Many lenders have created mortgage programs to accommodate borrowers' specific financial situation. Some of these programs are targeted to helping people with credit problems obtain home loans. Special mortgages exist to help people who are unable to buy a home through a conventional mortgage.

Zero-down mortgages

Zero-down mortgages allow consumers to borrow the entire value of the home. The advantage of this mortgage is that consumers can buy a home without making a down payment, or to obtain more cash by refinancing their home mortgage. The disadvantage of this program is that lenders view them as more risky, which can result in higher interest rates or private mortgage insurance.

Interest-only Mortgages

Interest-only mortgages require the borrower to pay only the interest charges, with principal payments optional. These home loans can be interest-only for the entire loan term, or interest-only for the first few years, with principal payments required after that. These mortgages offer substantially lower monthly payments during the interest-only term. However, because the principal is paid off in less time than in a conventional mortgage, payments that include principal would be higher than they would through conventional mortgages - (more in-depth information on interest-only mortgages can be found here).
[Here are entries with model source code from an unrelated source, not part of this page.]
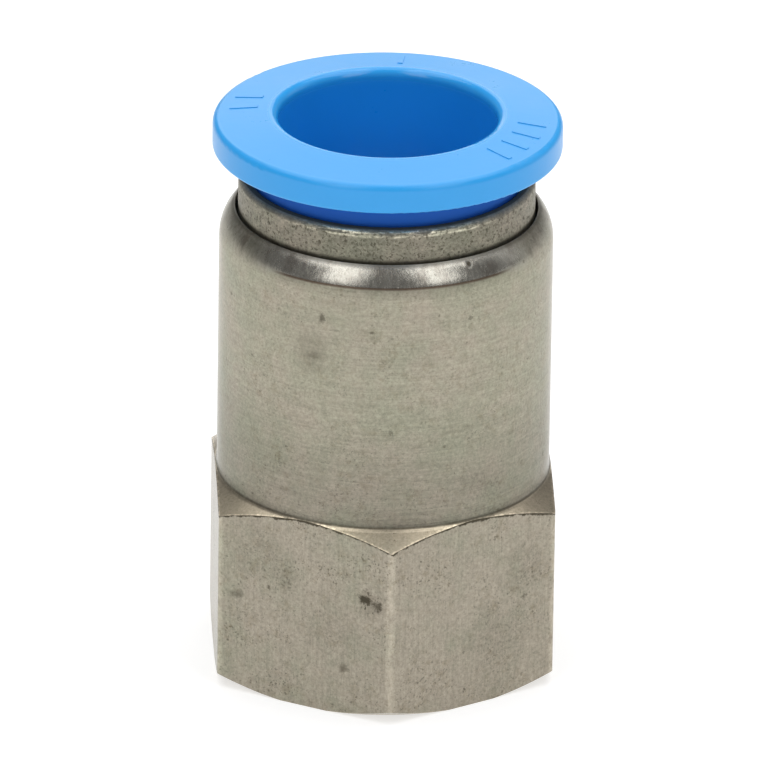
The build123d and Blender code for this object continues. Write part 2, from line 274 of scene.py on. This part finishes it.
def nickel_body():
    """Dull nickel plate: drawn flats, turned barrel, polished chamfers and shoulder, specks and stains."""
    s = Shader("nickel_body")
    radius = s.radius()
    hexagon = s.hexagon()

    # which part of the surface this is
    chamfer_z = s.less(CHAMFER_TOP_Z, s.times(s.less(radius, BARREL_R), CHAMFER_SLOPE))
    under_chamfer = s.less(chamfer_z, s.z)
    below_barrel = s.ramp(s.z, CHAMFER_TOP_Z + 0.10 * MM, CHAMFER_TOP_Z - 0.02 * MM)
    on_flat = s.ramp(hexagon, FLAT - 0.012 * MM, FLAT - 0.004 * MM)
    on_edge = s.times(
        s.ramp(radius, EDGE_R - 0.14 * MM, EDGE_R - 0.03 * MM),
        s.ramp(under_chamfer, 0.0, 0.05 * MM),
    )
    on_hexagon = s.highest(on_flat, on_edge)
    on_chamfer = s.times(below_barrel, s.less(1.0, on_hexagon))

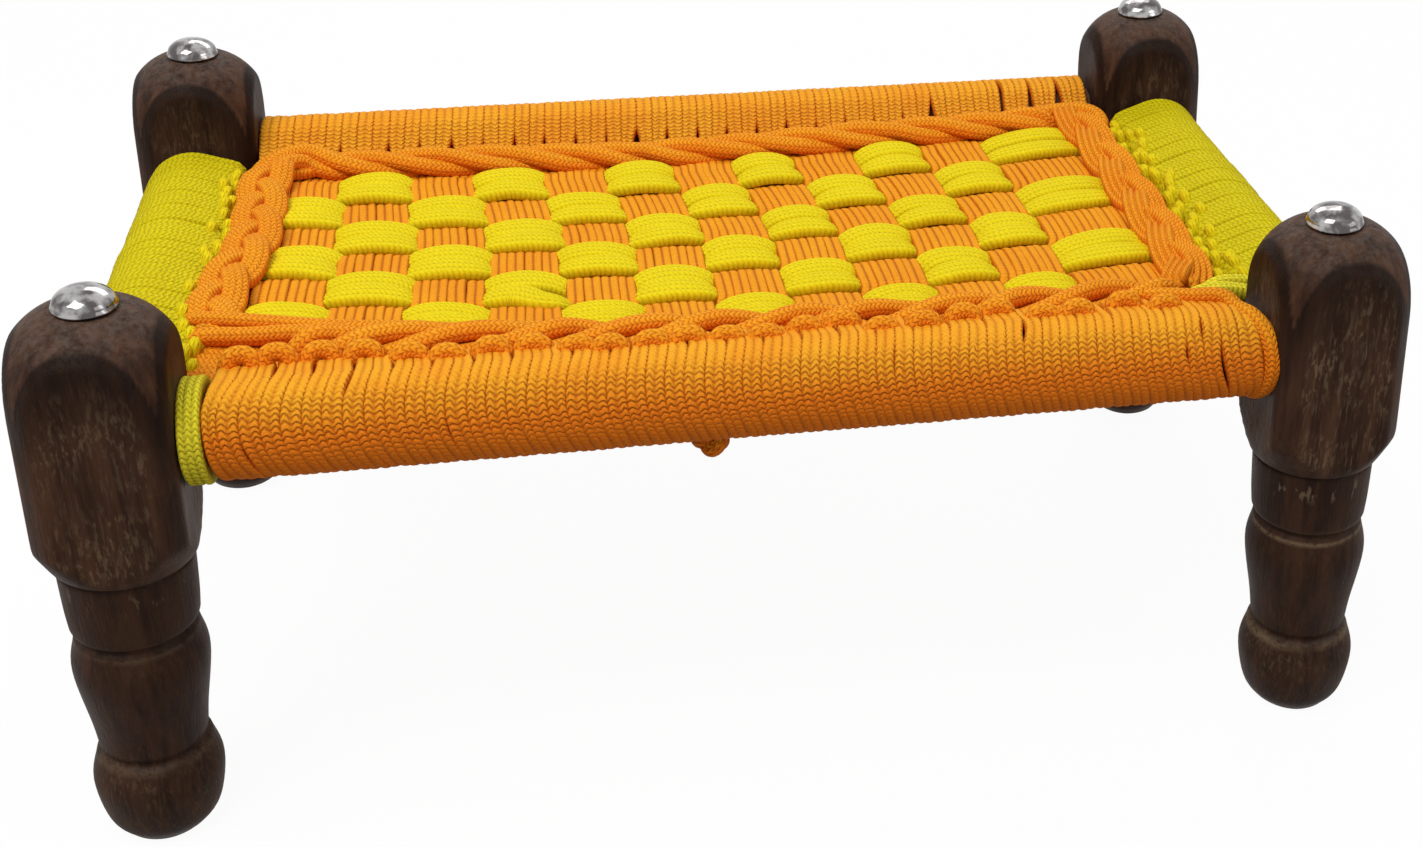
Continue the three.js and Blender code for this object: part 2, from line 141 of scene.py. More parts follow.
def mix_colour(tree, share, first, second):
    inputs = {0: share, 6: first, 7: second}
    return put(tree, "ShaderNodeMix", inputs, data_type="RGBA").outputs[2]


def ramp(tree, value, low, high, smooth=True):
    kind = "SMOOTHSTEP" if smooth else "LINEAR"
    inputs = {0: value, 1: low, 2: high}
    return put(tree, "ShaderNodeMapRange", inputs, interpolation_type=kind).outputs[0]


def bumped(tree, height, strength, distance):
    inputs = {"Height": height, "Strength": strength, "Distance": distance}
    return put(tree, "ShaderNodeBump", inputs).outputs[0]


def new_group(name, inputs, outputs):
    group = bpy.data.node_groups.new(name, "ShaderNodeTree")
    for way, sockets in (("INPUT", inputs), ("OUTPUT", outputs)):
        for label, kind in sockets:
            group.interface.new_socket(label, in_out=way, socket_type="NodeSocket" + kind)
    return group, group.nodes.new("NodeGroupInput").outputs, group.nodes.new("NodeGroupOutput")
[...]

Limited Documentation Mortgages

Limited documentation mortgages, also called "no-doc" or "low-doc" mortgages, require less documentation than conventional mortgages. These home loans are advantageous for borrowers who own their own business, have credit problems, earn substantial commission or tip income, or would prefer higher financial privacy. These loans are viewed as riskier than conventional loans, so borrowers with this type of mortgage will pay higher interest rates.

Buydown Mortgages

Buydown mortgages allow a borrower to pay a lump sum initially, in return for a lower rate at the start of the mortgage. For example, a 7% loan with a "3-2-1 buydown" results in a home loan whose interest rate is 4% for the first year, 5% for the second year, 6% for the third year, and 7% for the remainder of the term. The price paid to lower the interest is typically 1-2% of the loan amount per point of interest bought. Buydown mortgages are advantageous for people who expect to have higher income in the future, but need a lower monthly payment until that income comes in.